LET'S GOOOO! LIVERPOOL OVERHEAD!!! :D
It's such a shame it went. Liverpool, despite having an... _okay_ rail system, has a long and sordid history of having its railways taken away from it. :(
As does everywhere else!
@@uingaeoc3905 I can name a few places that haven't... all in the South!
@@caramelldansen2204 Give an example?
@@uingaeoc3905 London still has it's ridiculess railway spaghet.
@@davidty2006 Only in the last decade has this begun to be sorted out, the 'Overground' routes were dead on their feet until integrated into TfL.
The construction cost at today's prices just shows how things have changed. Today the cost would probably be more like 100 times as much.

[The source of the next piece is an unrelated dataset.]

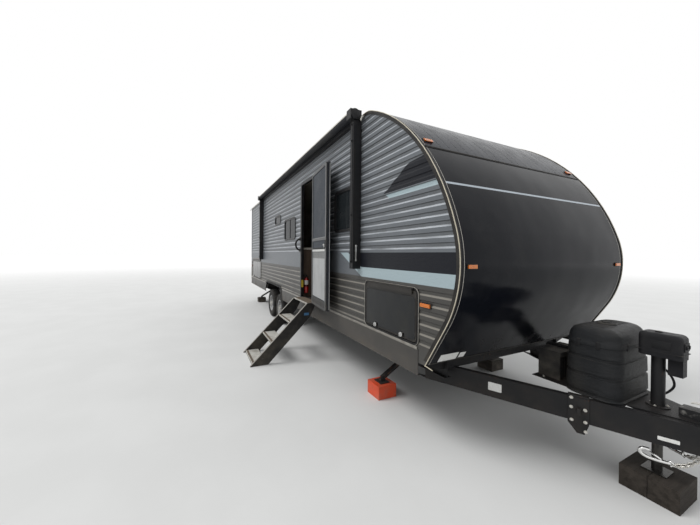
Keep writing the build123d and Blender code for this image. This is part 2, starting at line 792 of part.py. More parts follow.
def axle_parts():
    """Axle tubes with backing plates and spindles, and leaf springs with hangers."""
    tubes, springs = [], []
    z = tyre_radius
    eye_z = z + 95
    for x in axle_x:
        tubes.append(rod((x, -hub_low + 20, z), (x, hub_low - 20, z), 38))
        for side in (-1, 1):
            tubes.append(rod((x, side * (hub_low - 22), z), (x, side * (hub_low - 12), z), 140))
            tubes.append(rod((x, side * (hub_low - 20), z), (x, side * (tyre_y + 40), z), spindle_radius))
    reach = abs(axle_x[1] - axle_x[0]) / 2 - 45
    for side in (-1, 1):
        y = (side * (rail_y - 22), side * (rail_y + 22))
        for x in axle_x:
            for number in range(3):
                length = reach * (1 - 0.28 * number)
                level = z - 38 - 10 * number
                rise = eye_z - z + 25
                arc = ThreePointArc((x - length, level + rise * (length / reach) ** 2), (x, level),
                                    (x + length, level + rise * (length / reach) ** 2))
                lower = ThreePointArc((x + length, level - 10 + rise * (length / reach) ** 2), (x, level - 10),
                                      (x - length, level - 10 + rise * (length / reach) ** 2))
                face = make_face(Wire([arc, Line(arc @ 1, lower @ 0), lower, Line(lower @ 1, arc @ 0)]))
                springs.append(across(face, *y))
            springs.append(box((x - 50, x + 50), y, (z - 80, z - 60)))
        middle = sum(axle_x) / 2
        for x, width in ((axle_x[0] + reach, 40), (middle, 70), (axle_x[1] - reach, 40)):
            for near, far in ((-30, -24), (24, 30)):
                springs.append(box((x - width, x + width), (side * (rail_y + near), side * (rail_y + far)),
                                   (eye_z - 30, rail_low)))
        for x in [place + end * reach for place in axle_x for end in (-1, 1)]:
            springs.append(rod((x, side * (rail_y - 30), eye_z - 16),
                               (x, side * (rail_y + 30), eye_z - 16), 12))
    return joined(tubes), joined(springs)


parts["axles"], parts["leaf_springs"] = axle_parts()


def wheel(x, side):
    """Tyre and rim turned about the axle line, seen from the outside."""
    z = tyre_radius
    out = tyre_width / 2
    tyre_face = polygon((rim_radius, -out + 25), (rim_radius, out - 25), (rim_radius + 30, out - 6),
                        (tyre_radius - 70, out), (tyre_radius - 14, out - 18), (tyre_radius, out - 50),
                        (tyre_radius, -out + 50), (tyre_radius - 14, -out + 18), (tyre_radius - 70, -out),
                        (rim_radius + 30, -out + 6))
    rim_face = polygon((rim_radius - 12, -out + 20), (rim_radius + 12, -out + 14), (rim_radius, -out + 25),
                       (rim_radius, out - 25), (rim_radius + 12, out - 14), (rim_radius - 12, out - 20),
                       (rim_radius - 14, 30), (rim_radius - 60, 42), (70, 20), (70, -8),
                       (rim_radius - 55, 20), (rim_radius - 14, 10))
    place = Location((x, side * tyre_y, z)) * Rot(-90 * side, 0, 0)
    flat = Plane.XZ
    tyre = revolve(flat * tyre_face, Axis.Z)
    rim = revolve(flat * rim_face, Axis.Z)
    hub = Pos(0, 0, -95) * Cylinder(74, 175, align=(Align.CENTER, Align.CENTER, Align.MIN))
    drum = Pos(0, 0, -100 + 2) * Cylinder(132, 60, align=(Align.CENTER, Align.CENTER, Align.MIN))
    bore = Pos(0, 0, -110) * Cylinder(spindle_radius + running, 160,
                                      align=(Align.CENTER, Align.CENTER, Align.MIN))
    holes = [Rot(0, 0, 45 * n) * Pos(rim_radius - 68, 0, 0) * Cylinder(17, 120) for n in range(8)]
    rim = rim + drum + hub - bore
    for hole in holes:
        rim -= hole & Pos(0, 0, 25) * Cylinder(rim_radius, 60)
    return place * tyre, place * rim


for x, end in zip(axle_x, ("front", "rear")):
    for side, name in ((-1, "curb"), (1, "street")):
        parts[f"tyre_{end}_{name}"], parts[f"rim_{end}_{name}"] = wheel(x, side)


bumper_size = 102
bumper_wall = 3
bumper_gap = 58           # clear of the rear wall
bumper_inset = 60         # its ends inside the sides of the body
bumper_rise = 60          # above the underside of the beams
bracket_wide = 40


def bumper():
    """Square tube behind the body on two brackets."""
    low = rail_low + bumper_rise
    front = rear_x - bumper_gap
    back = front - bumper_size
    bar = box((back, front), (-half + bumper_inset, half - bumper_inset), (low, low + bumper_size))
    hollow = box((back + bumper_wall, front - bumper_wall), (-half, half),
                 (low + bumper_wall, low + bumper_size - bumper_wall))
    beam_face = rail_y + web / 2
    arms = [box((front, rear_x + 40), (side * beam_face, side * (beam_face + bracket_wide)),
                (low + 10, low + bumper_size - 10)) for side in (-1, 1)]
    return joined([bar - hollow] + arms)


parts["bumper"] = bumper()


# awning, rolled up against the door side
arm_x = (-2520, -8150)
arm_half = 38
arm_depth = 100
arm_low = 1480
head_depth = 150
head_gap = 6              # the heads stand off the roof's moulding
arm_head_half = 50
roller_out = 90
roller_z = 3265
roller_radius = 48
head_span = (roller_z - 75, roller_z + 35)
rail_drop = 34            # top of the wall rail below the roof


def awning():
    """Two arms on the door side, with the roller and its end heads."""
    arms = []
    for x in arm_x:
        arms.append(box((x - arm_half, x + arm_half), (-half, -half - arm_depth), (arm_low, head_span[0])))
        arms.append(box((x - arm_head_half, x + arm_head_half), (-half - head_gap, -half - head_depth),
                        head_span))
    ends = (arm_x[1] + arm_head_half, arm_x[0] - arm_head_half)
    y = -half - roller_out
    roller = rod((ends[0], y, roller_z), (ends[1], y, roller_z), roller_radius)
    rail_top = roof_top - rail_drop
    rail = box((ends[0] + 2, ends[1] - 2), (-half, -half - 14), (rail_top - 20, rail_top))
    return joined(arms + [rail]), roller


parts["awning_arms"], parts["awning_roller"] = awning()


def tongue_covers():
    """Moulded gas-bottle cover and the battery box."""
    low = frame_top + tray_thick
    x_mid, length = sum(cover_x) / 2, cover_x[1] - cover_x[0]
    shoulder_z = low + cover_height - 90

    def ring(z, less, radius, across_less=None):
        width = cover_width - (less if across_less is None else across_less)
        return Pos(x_mid, 0, z) * RectangleRounded(length - less, width, radius)
    shoulder = ring(shoulder_z, 30, 110)
    cover = loft([ring(low, 0, 120), shoulder]) + loft([shoulder, ring(low + cover_height, 170, 50, 150)])
    cover -= loft([ring(low, 2 * cover_wall, 114), ring(shoulder_z - cover_wall, 30 + 2 * cover_wall, 104)])
    lid_z = low + 196
    battery = box(battery_x, (-170, 170), (low, low + 226))
    battery += box((battery_x[0] - 10, battery_x[1] + 10), (-180, 180), (lid_z, lid_z + 40))
    return cover, battery


parts["lp_cover"], parts["battery_box"] = tongue_covers()

# roof: air conditioner, vents with their lids, vent stack
ac_x = -5600
ac_base = (950, 700)
ac_lid = (760, 560)
ac_height = 300
vent_x = (-3100, -8200)
vent_half = 200
vent_curb = 60
vent_lid = 35
lid_lap = 15
stack_place = (-7400, 500)
stack_radius = 40
stack_height = 90


def rooftop():
    """Air conditioner and two lidded vents on the roof."""
    unit = loft([Pos(ac_x, 0, roof_top) * RectangleRounded(*ac_base, 90),
                 Pos(ac_x - 20, 0, roof_top + ac_height) * RectangleRounded(*ac_lid, 80)])
    curb_top = roof_top + vent_curb
    lid_half = vent_half + lid_lap
    vents = []
    for x in vent_x:
        vents.append(box((x - vent_half, x + vent_half), (-vent_half, vent_half), (roof_top, curb_top)))
        vents.append(box((x - lid_half, x + lid_half), (-lid_half, lid_half),
                         (curb_top, curb_top + vent_lid)))
    vents.append(rod((*stack_place, roof_top), (*stack_place, roof_top + stack_height), stack_radius))
    return unit, joined(vents)


parts["roof_ac"], parts["roof_vents"] = rooftop()

# lamps
lens_depth = 18
side_lamp_z = (1215, 1245)
side_marker_x = (-1450, -1340)
front_marker_y = half - 119
front_marker_z = (1562, 2650)
front_marker_half = (45, 14)
rear_marker_inset = 80
tail_lamp_z = (1000, 1090)
tail_lamp_y = (half - 319, half - 99)
tail_lamp_depth = 25
top_lamp_y = (-180, 0, 180)
top_lamp_half = 45
top_lamp_z = (roof_top - 200, roof_top - 170)


def lamps():
    """Amber markers at the front and sides, red lamps at the rear."""
    amber, red = [], []
    for side in (-1, 1):
        face = (side * half, side * (half + lens_depth))
        amber.append(box(side_marker_x, face, side_lamp_z))
        red.append(box((rear_x + rear_marker_inset, rear_x + 2 * rear_marker_inset + 10), face, side_lamp_z))
        red.append(box((rear_x - tail_lamp_depth, rear_x), (side * tail_lamp_y[0], side * tail_lamp_y[1]),
                       tail_lamp_z))
        wide, high = front_marker_half
        lens = across(offset(outline, lens_depth - 4) - outline, side * front_marker_y - wide,
                      side * front_marker_y + wide)
        for z in front_marker_z:
            amber.append(lens & box((nose_x - 1000, nose_x + 50), (-half, half), (z - high, z + high)))
    for y in top_lamp_y:
        red.append(box((rear_x - lens_depth, rear_x), (y - top_lamp_half, y + top_lamp_half), top_lamp_z))
    return joined(amber), joined(red)


parts["amber_markers"], parts["red_lamps"] = lamps()

# grab handle
handle_x = door_x[0] - door_flange - 35
handle_z = (1715, 1925)
handle_foot = (25, 12, 30)
handle_reach = 85
handle_radius = 12


def grab_handle():
    """Bowed grab handle beside the door, on two feet."""
    wide, deep, high = handle_foot
    feet = [box((handle_x - wide, handle_x + wide), (-half - deep, -half), (z - high, z + high))
            for z in handle_z]
    root = -half - deep + 4
    bow = ThreePointArc((handle_x, root, handle_z[0]), (handle_x, -half - handle_reach, sum(handle_z) / 2),
                        (handle_x, root, handle_z[1]))
    bar = sweep(Plane(origin=bow @ 0, z_dir=bow % 0) * Circle(handle_radius), path=bow)
    return joined(feet + [bar])


parts["grab_handle"] = grab_handle()


galley_end = door_x[0] - 85
galley_length = 1100
galley_depth = 564
counter_height = 900
board = 18


def galley():
    """Kitchen cabinet just behind the doorway, open to the wall and to the counter over it."""
    x = (galley_end - galley_length, galley_end)
    front = -inner + galley_depth
    base = box(x, (-inner, front), (floor_top, floor_top + counter_height))
    base -= box((x[0] + board, x[1] - board), (-inner, front - board),
                (floor_top + 60, floor_top + counter_height))
    top = box((x[0], x[1] + 15), (-inner, front + 20),
              (floor_top + counter_height, floor_top + counter_height + 35))
    return base, top


parts["galley_cabinet"], parts["galley_counter"] = galley()


def extinguisher():
    """Fire extinguisher on the cabinet end, seen through the doorway."""
    x, y, low = galley_end + 45, -inner + 74, floor_top + 100
    bottle = rod((x, y, low), (x, y, low + 260), 38) + rod((x, y, low + 260), (x, y, low + 300), 14)
    bracket = box((x - 45, x - 30), (y - 15, y + 15), (low + 60, low + 200))
    return bottle + bracket


parts["fire_extinguisher"] = extinguisher()

outlet_x = arch_x[0] - 540
outlet_z = 540
pipe_radius = 40
fitting_radius = 44.45    # outside of the hose fitting
fitting_length = 60
outlet_end = half - 54


def sewer_outlet():
    """Waste pipe down from the floor and out to a hose fitting below the street side."""
    riser_y = outlet_end - 215
    riser = rod((outlet_x, riser_y, outlet_z), (outlet_x, riser_y, body_low), pipe_radius)
    pipe = rod((outlet_x, riser_y - pipe_radius, outlet_z), (outlet_x, outlet_end, outlet_z), pipe_radius)
    fitting = rod((outlet_x, outlet_end - fitting_length, outlet_z), (outlet_x, outlet_end, outlet_z),
                  fitting_radius)
    return riser + pipe + fitting


parts["sewer_outlet"] = sewer_outlet()

os.makedirs("parts", exist_ok=True)
for name, solid in parts.items():
    export_step(Pos(0, 0, -hitch_height) * solid, f"parts/{name}.step")
print(len(parts), "nodes")
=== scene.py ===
"""Travel trailer standing on its jack, legs and steps: the looks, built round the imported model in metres."""
from math import cos, hypot, pi, radians, sin, tan

import bmesh
import bpy
from mathutils import Matrix, Vector


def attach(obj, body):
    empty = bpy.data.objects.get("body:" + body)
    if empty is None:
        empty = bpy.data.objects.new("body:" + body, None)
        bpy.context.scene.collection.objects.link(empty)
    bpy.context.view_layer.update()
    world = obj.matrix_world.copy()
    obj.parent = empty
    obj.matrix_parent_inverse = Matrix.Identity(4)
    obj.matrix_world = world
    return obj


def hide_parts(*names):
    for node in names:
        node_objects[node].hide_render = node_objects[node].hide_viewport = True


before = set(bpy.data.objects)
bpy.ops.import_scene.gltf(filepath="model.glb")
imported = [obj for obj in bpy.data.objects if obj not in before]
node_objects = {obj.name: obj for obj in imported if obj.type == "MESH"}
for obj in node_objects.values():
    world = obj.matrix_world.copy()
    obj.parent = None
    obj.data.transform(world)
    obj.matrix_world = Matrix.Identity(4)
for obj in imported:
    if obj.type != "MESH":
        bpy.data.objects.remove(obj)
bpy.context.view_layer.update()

# Camera. A phone with a wide lens, held at head height on the door side just ahead of the coupler,
# looking back along the trailer.
view_from = Vector((0.441, -2.901, 1.145))
view_yaw, view_pitch, view_roll = 0.4525, -0.0056, 0.0081
view_ahead = Vector((-cos(view_yaw) * cos(view_pitch), sin(view_yaw) * cos(view_pitch), sin(view_pitch)))
level_right = view_ahead.cross(Vector((0, 0, 1))).normalized()
level_up = level_right.cross(view_ahead)
view_right = cos(view_roll) * level_right + sin(view_roll) * level_up
view_up = cos(view_roll) * level_up - sin(view_roll) * level_right
lens = bpy.data.cameras.new("phone_lens")
lens.sensor_width = 36
lens.lens = 14.950
lens.shift_x, lens.shift_y = 0.0141, -0.0093
lens.clip_end = 300
camera = bpy.data.objects.new("camera", lens)
bpy.context.scene.collection.objects.link(camera)
camera.matrix_world = Matrix.Translation(view_from) @ Matrix((view_right, view_up, -view_ahead)).transposed().to_4x4()
bpy.context.scene.camera = camera
bpy.context.scene.view_settings.view_transform = "Standard"


# Jack cable. A rubber-sleeved lead comes out of the gland under the jack's head, swings out in one slack
# bow on the far side of the column and goes down through a grommet in the jack's flange.
def join(value, socket):
    """Links an output to a socket, or sets the socket's own value."""
    if isinstance(value, bpy.types.NodeSocket):
        socket.id_data.links.new(value, socket)
    else:
        socket.default_value = value


def add_node(tree, kind, *inputs, **settings):
    """Shader node with its settings, and its first sockets joined or set in order."""
    made = tree.nodes.new("ShaderNode" + kind)
    for key, value in settings.items():
        setattr(made, key, value)
    for socket, value in zip(made.inputs, inputs):
        if value is not None:
            join(value, socket)
    return made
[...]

I remember both the trams and the overhead railway. It was interesting to see 2 Isle of Man and 3 Mersey ferries docked on the floating dock.

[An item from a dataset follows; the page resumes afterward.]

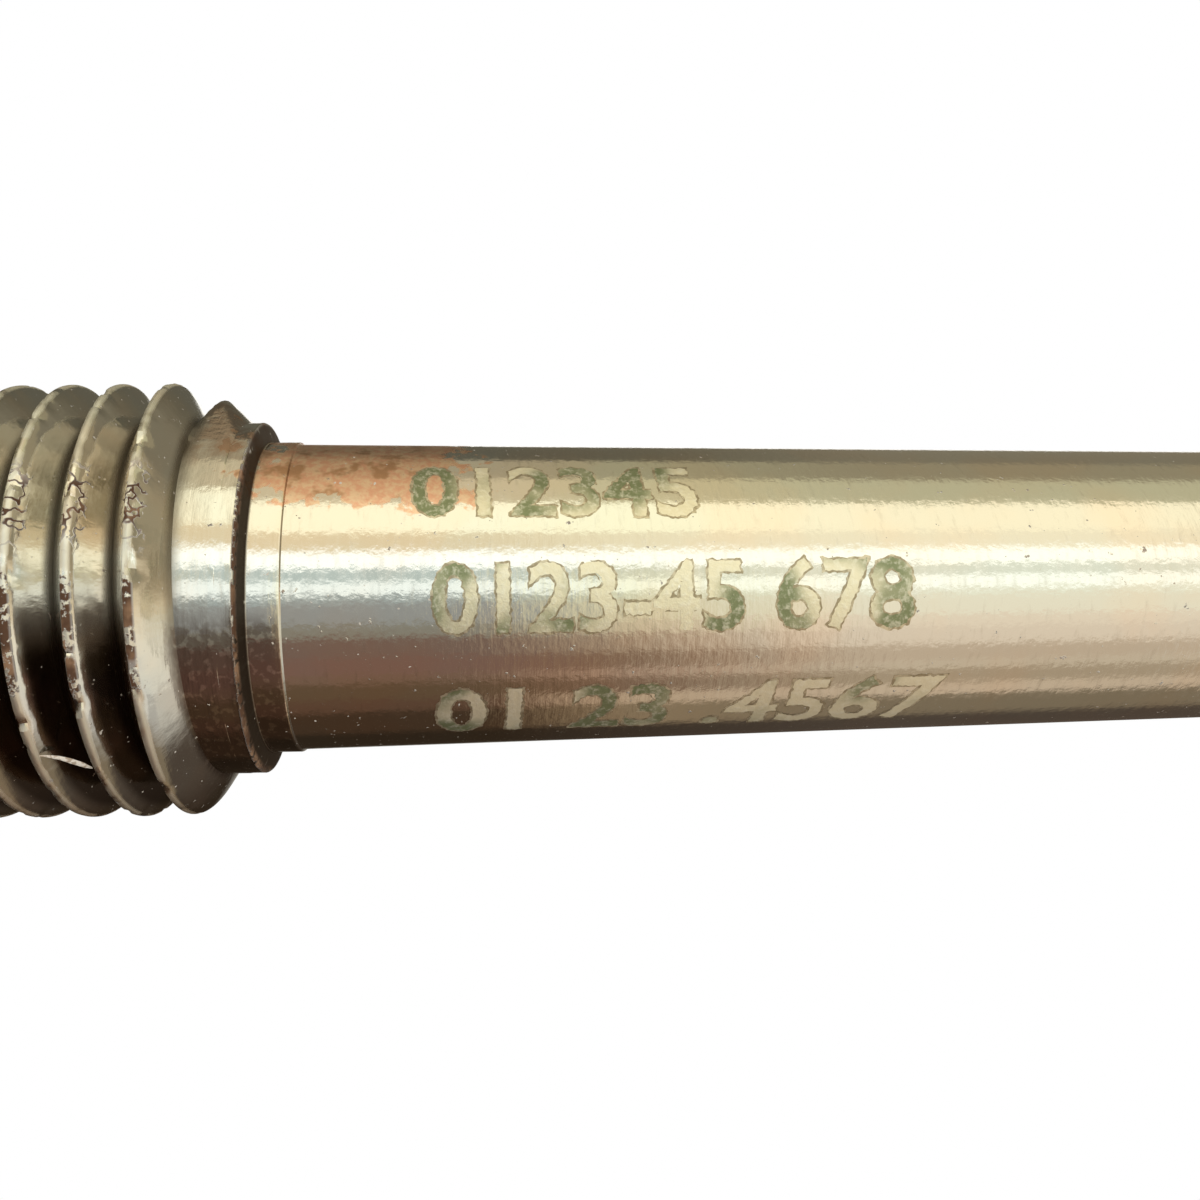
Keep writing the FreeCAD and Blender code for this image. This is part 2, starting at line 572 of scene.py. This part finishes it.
def groundSteel():
    material, tree = newMaterial("groundSteel")
    at = memberSockets(tree)
    stain = stainMask(tree, at)
    rust = rustMask(tree, at)
    # Painted shade: the roots of the thread's grooves darkened
    deep = times(tree, between(tree, at["radius"], *steel["rootShadeRadii"]), at["head"])
    # Painted shade: the shoulder between the land and the collar darkened in blotches
    corner = times(tree, band(tree, at["height"], *steel["cornerHeights"]),
                   between(tree, at["spot"], *steel["cornerNoise"]))
    # Painted glints: scattered pale, less metallic specks along the head and shank that stand for glints
    paintedGlints = times(tree, band(tree, at["height"], *steel["glintHeights"]),
                   between(tree, at["glintSpot"], *steel["glintNoise"]))
    unrusted = mathNode(tree, "SUBTRACT", 1.0, rust)
    worn = times(tree, at["crest"], between(tree, at["spot"], *steel["wornNoise"]), unrusted)

    streaks = between(tree, at["streak"], *steel["streakNoise"])
    pale = between(tree, at["speck"], *steel["paleNoise"])
    dark = between(tree, at["spot"], *steel["darkNoise"])
    copper = mixColour(tree, pale, steel["copper"], steel["copperPale"])
    copper = mixColour(tree, dark, copper, steel["copperDark"])
    faded = between(tree, at["spot"], *steel["brownNoise"])
    brown = mixColour(tree, faded, steel["rust"], steel["rustPale"])
    tinted = between(tree, at["cloud"], *steel["tintNoise"])
    colour = mixColour(tree, tinted, steel["colour"], steel["tint"])
    for amount, tone in (
        (times(tree, streaks, steel["streakAmount"]), steel["streaked"]),
        (times(tree, stain, steel["stainAmount"]), copper),
        (times(tree, hazeMask(tree, at), steel["hazeAmount"]), steel["haze"]),
        (times(tree, deep, steel["rootShadeAmount"]), steel["deep"]),
        (times(tree, grooveShadeMask(tree, at), steel["grooveShadeAmount"]), steel["grooveShade"]),
        (lowerShadeMask(tree, at), steel["lowerShade"]),
        (times(tree, corner, steel["cornerAmount"]), steel["shoulderShade"]),
        (rust, brown),
        (paintedGlints, steel["glintPale"]),
    ):
        colour = mixColour(tree, amount, colour, tone)

    roughness = mixValue(tree, between(tree, at["streak"], *steel["roughNoise"]), *steel["groundRough"])
    for amount, rough in (
        (times(tree, stain, 0.7), steel["stainRough"]),
        (mathNode(tree, "MAXIMUM", rust, corner), steel["rustRough"]),
        (deep, steel["rootShadeRough"]),
        (worn, steel["wornRough"]),
    ):
        roughness = mixValue(tree, amount, roughness, rough)

    normal = bumpNode(tree, at["fine"], steel["grindBump"])
    normal = bumpNode(tree, at["streak"], steel["streakBump"], normal)
    normal = bumpNode(tree, at["grain"], steel["grainBump"], normal)
    normal = bumpNode(tree, rust, steel["pitBump"], normal)

    dull = mathNode(tree, "MAXIMUM", times(tree, rust, 0.85), times(tree, paintedGlints, 0.7))
    shader = addSurface(tree, colour, roughness, mathNode(tree, "SUBTRACT", 1.0, dull), normal)
    shader.inputs["Anisotropic"].default_value = steel["anisotropy"]
    tangent = tree.nodes.new("ShaderNodeTangent")
    tangent.direction_type = "RADIAL"
    tangent.axis = "Z"
    tree.links.new(tangent.outputs[0], shader.inputs["Tangent"])
    return material


steelMember = makeMember()
steelMember.data.materials.append(groundSteel())
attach(steelMember, "root")
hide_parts("gauge_member")
print("steel member made", len(steelMember.data.polygons), "faces")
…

And thats with overhead railways being cheaper to build than tunnels.
Since all you really need after the foundations are inplace is a bunch of trucks and cranes.
Sad to see that Liverpool Overhead Railway not there anymore and Merseyrail is all underground. And the Class 507 & Class 508 trains are slowly being replaced by the new Class 777 Metro units that are being built by Stadler.
Absolutely insane to destroy such a thing.
Brilliant clip about an interesting railway.
Can recommend looking for info on RUclips about the Mumbles electric railway in Swansea which closed not long after the Liverpool overground.
I find it interesting if we saved some of the closed lines we could reuse them now
"Much larger and significant cities" - twice! - may make sense now, but in the 1800s Liverpool _was_ a much larger and more significant city.